| The problem |
Write out the listing beneath this instruction in its entirety, exactly as it reads.

| Collected material |
• • • • • • •

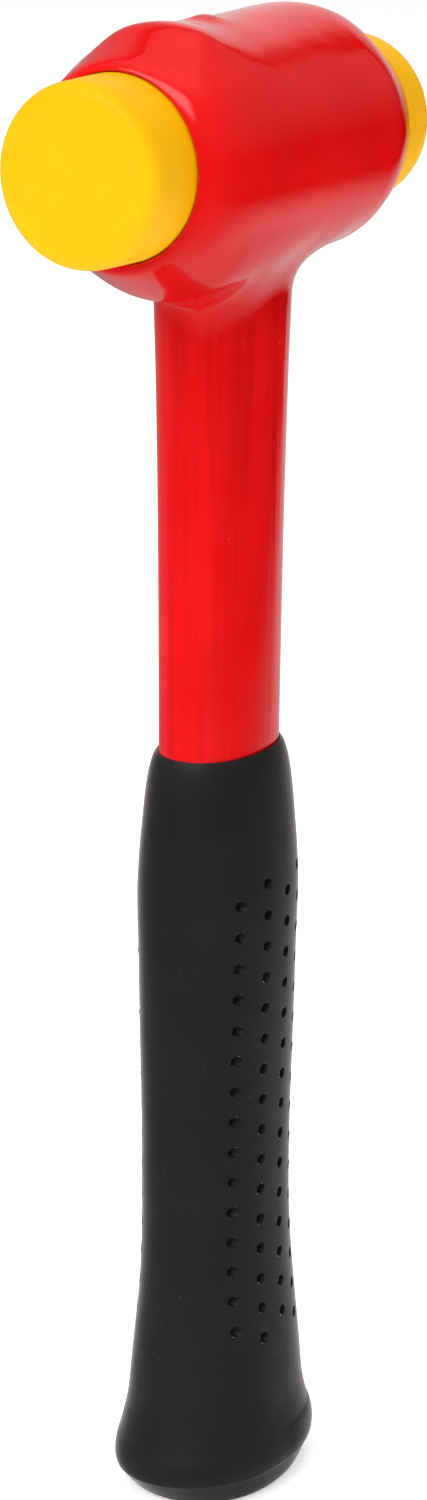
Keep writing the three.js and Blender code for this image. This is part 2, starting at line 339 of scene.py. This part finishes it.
def weld_steel():
    """Rough steel with burnt patches."""
    finish = Finish("weld_steel", (0.2, 0.18, 0.165), 0.5, 1.0)
    scale = finish.noise(300, 5, 0.7)
    burnt = finish.colours(scale, [(0.35, (0.09, 0.075, 0.07)), (0.65, (0.3, 0.27, 0.24))])
    finish.use("Base Color", burnt)
    finish.use("Roughness", finish.remap(scale, 0.3, 0.7, 0.4, 0.75))
    finish.use("Normal", finish.bump(finish.noise(700, 4), 0.4, 0.2))
    return finish.material


RED = red_vinyl()
YELLOW = yellow_nylon()
RUBBER = black_rubber()
PLAIN_STEEL = turned_steel("plain_steel", (0.42, 0.42, 0.43), 0.3, 0.5)
BRIGHT_STEEL = turned_steel("bright_steel", (0.62, 0.62, 0.64), 0.12, 0.28)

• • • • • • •

| Written response |
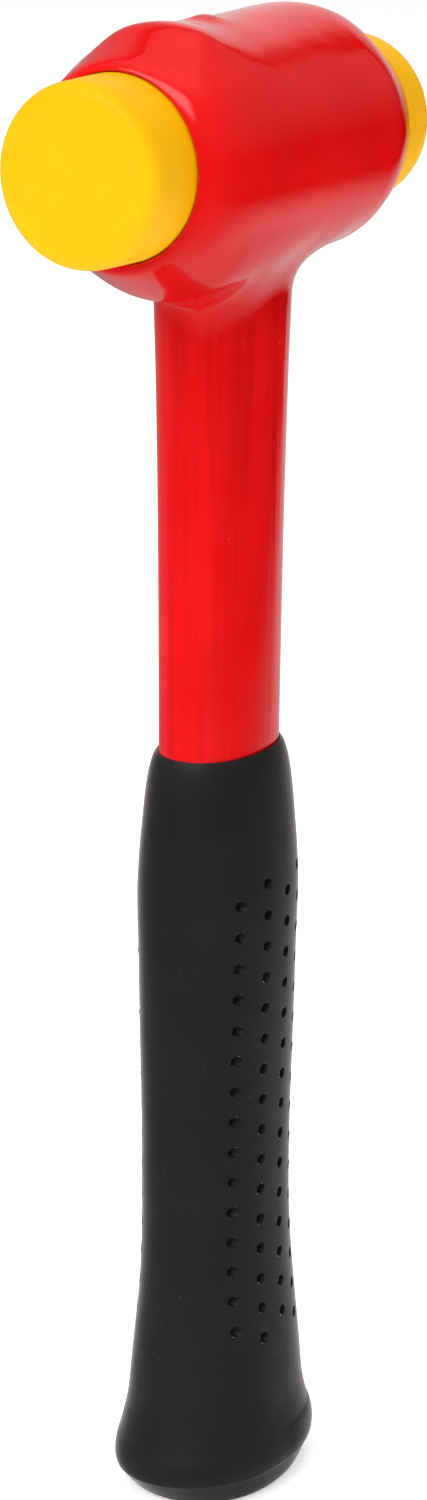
Keep writing the three.js and Blender code for this image. This is part 2, starting at line 339 of scene.py. This part finishes it.
def weld_steel():
    """Rough steel with burnt patches."""
    finish = Finish("weld_steel", (0.2, 0.18, 0.165), 0.5, 1.0)
    scale = finish.noise(300, 5, 0.7)
    burnt = finish.colours(scale, [(0.35, (0.09, 0.075, 0.07)), (0.65, (0.3, 0.27, 0.24))])
    finish.use("Base Color", burnt)
    finish.use("Roughness", finish.remap(scale, 0.3, 0.7, 0.4, 0.75))
    finish.use("Normal", finish.bump(finish.noise(700, 4), 0.4, 0.2))
    return finish.material


RED = red_vinyl()
YELLOW = yellow_nylon()
RUBBER = black_rubber()
PLAIN_STEEL = turned_steel("plain_steel", (0.42, 0.42, 0.43), 0.3, 0.5)
BRIGHT_STEEL = turned_steel("bright_steel", (0.62, 0.62, 0.64), 0.12, 0.28)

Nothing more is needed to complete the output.